Gillespie's intimates and multiple people close to Crossroads concede that his ties to the organization have long withered, Immediately after the Citizens United decision upended politics in 2010, Gillespie worked hand-in-glove with Rove to launch a batter of Republican fundraising operations that could allow the GOP to capitalize on the erasure of contribution limits.
Since then, however, Gillespie's role has drastically diminished at Crossroads, according to multiple people familiar with the inner workings. Much of the Rove's political operation at Crossroads has been subsumed by that of Mitch McConnell, who has blessed the Crossroads network and launched a new partner organization, Senate Leadership Fund, that gobbled up much of the establishment Republican money in the 2016 race. After McConnell's team held the Senate against tough odds, some predict Rove's role could weaken even more.
Nevertheless the donor network that Gillespie built at Crossroads is largely absent from his current run, according to an analysis of Virginia campaign finance disclosures. Donors to Crossroads -- such as Home Depot founder Bernie Marcus or new Trump Cabinet members Linda McMahon and Betsy DeVos -- are responsible for just over $350,000 to Gillespie's gubernatorial political operation, $100,000 of which came solely from the DeVos family.
One longtime Crossroads donor, St. Louis billionaire Rex Sinquefeld, met with Gillespie twice since he announced his run for governor, according to Sinquefeld aide Travis Brown, and Sinquefeld admired his commitment to cutting taxes. But Gillespie failed to draw a check out of him, according to campaign finance records.

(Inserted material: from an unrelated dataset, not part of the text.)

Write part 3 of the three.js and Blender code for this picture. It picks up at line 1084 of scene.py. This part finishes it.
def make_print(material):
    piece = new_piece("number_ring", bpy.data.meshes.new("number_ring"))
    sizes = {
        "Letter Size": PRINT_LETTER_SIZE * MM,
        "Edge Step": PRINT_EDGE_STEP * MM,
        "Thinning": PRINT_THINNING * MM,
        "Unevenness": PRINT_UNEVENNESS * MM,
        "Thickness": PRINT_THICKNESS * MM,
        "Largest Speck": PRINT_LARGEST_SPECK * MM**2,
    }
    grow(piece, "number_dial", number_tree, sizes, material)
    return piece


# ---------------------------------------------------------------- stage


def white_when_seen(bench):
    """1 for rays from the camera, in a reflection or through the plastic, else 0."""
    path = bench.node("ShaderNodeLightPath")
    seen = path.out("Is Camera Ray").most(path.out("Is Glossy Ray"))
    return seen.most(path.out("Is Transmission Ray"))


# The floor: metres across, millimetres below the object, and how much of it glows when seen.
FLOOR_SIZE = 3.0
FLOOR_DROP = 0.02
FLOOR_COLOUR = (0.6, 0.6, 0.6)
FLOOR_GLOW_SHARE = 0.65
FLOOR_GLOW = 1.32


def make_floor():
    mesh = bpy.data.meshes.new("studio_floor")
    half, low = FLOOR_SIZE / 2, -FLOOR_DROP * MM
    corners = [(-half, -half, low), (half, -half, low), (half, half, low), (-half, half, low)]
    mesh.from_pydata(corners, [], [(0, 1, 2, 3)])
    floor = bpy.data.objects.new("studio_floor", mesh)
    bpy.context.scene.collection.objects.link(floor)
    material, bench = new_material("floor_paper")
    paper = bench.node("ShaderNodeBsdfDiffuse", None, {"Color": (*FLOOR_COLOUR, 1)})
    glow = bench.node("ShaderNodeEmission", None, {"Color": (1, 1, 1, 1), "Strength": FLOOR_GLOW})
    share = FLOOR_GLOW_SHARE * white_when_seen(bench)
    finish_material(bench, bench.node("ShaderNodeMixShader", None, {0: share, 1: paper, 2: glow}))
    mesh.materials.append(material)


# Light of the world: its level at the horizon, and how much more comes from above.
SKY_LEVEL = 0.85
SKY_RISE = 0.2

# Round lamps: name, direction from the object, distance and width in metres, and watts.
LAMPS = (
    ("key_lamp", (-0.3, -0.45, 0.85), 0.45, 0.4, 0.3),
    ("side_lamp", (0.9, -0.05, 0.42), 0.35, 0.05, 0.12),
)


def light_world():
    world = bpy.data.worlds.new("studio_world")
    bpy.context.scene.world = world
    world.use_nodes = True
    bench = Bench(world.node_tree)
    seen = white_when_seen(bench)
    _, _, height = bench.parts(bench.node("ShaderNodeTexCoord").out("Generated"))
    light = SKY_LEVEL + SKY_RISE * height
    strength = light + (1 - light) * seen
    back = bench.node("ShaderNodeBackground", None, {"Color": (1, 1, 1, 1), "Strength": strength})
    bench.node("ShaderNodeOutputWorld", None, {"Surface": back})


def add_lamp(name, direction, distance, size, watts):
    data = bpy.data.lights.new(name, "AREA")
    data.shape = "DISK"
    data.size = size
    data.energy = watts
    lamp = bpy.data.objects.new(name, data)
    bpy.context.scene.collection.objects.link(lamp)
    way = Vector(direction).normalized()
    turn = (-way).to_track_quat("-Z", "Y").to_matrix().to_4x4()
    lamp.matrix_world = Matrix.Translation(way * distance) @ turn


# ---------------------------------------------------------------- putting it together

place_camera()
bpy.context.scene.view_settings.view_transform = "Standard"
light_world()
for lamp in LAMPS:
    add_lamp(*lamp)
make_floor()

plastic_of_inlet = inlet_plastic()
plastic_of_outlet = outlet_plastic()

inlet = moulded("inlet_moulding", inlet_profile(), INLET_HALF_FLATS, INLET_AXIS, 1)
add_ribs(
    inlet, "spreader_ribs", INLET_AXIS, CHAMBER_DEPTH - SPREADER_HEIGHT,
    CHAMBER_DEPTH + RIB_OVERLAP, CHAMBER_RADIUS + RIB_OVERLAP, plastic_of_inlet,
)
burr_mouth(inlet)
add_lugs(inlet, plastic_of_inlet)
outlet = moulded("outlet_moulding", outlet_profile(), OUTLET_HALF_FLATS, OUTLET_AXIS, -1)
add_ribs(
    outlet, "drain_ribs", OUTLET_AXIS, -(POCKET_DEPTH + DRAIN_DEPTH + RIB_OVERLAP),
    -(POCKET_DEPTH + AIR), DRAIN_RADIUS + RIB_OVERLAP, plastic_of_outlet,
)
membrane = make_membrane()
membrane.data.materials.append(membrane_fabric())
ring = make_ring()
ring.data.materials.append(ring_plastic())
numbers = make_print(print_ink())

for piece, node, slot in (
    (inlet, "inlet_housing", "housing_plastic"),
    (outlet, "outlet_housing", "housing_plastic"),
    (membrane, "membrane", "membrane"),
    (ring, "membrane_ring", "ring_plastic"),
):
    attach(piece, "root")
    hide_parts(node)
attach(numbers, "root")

Yet several senior Republicans close to Gillespie and Crossroads predict that the network's donors will eventually come around, arguing that prominent conservative givers won't tolerate a loss in the high-profile off-year election. And for now, sources concede, it's better politics to focus on Virginia givers -- not high-wattage GOP billionaires, who are almost all from out of state.
"After talking to a number of Crossroads donors," said the senior group fundraiser, "I'm confident many are in his corner."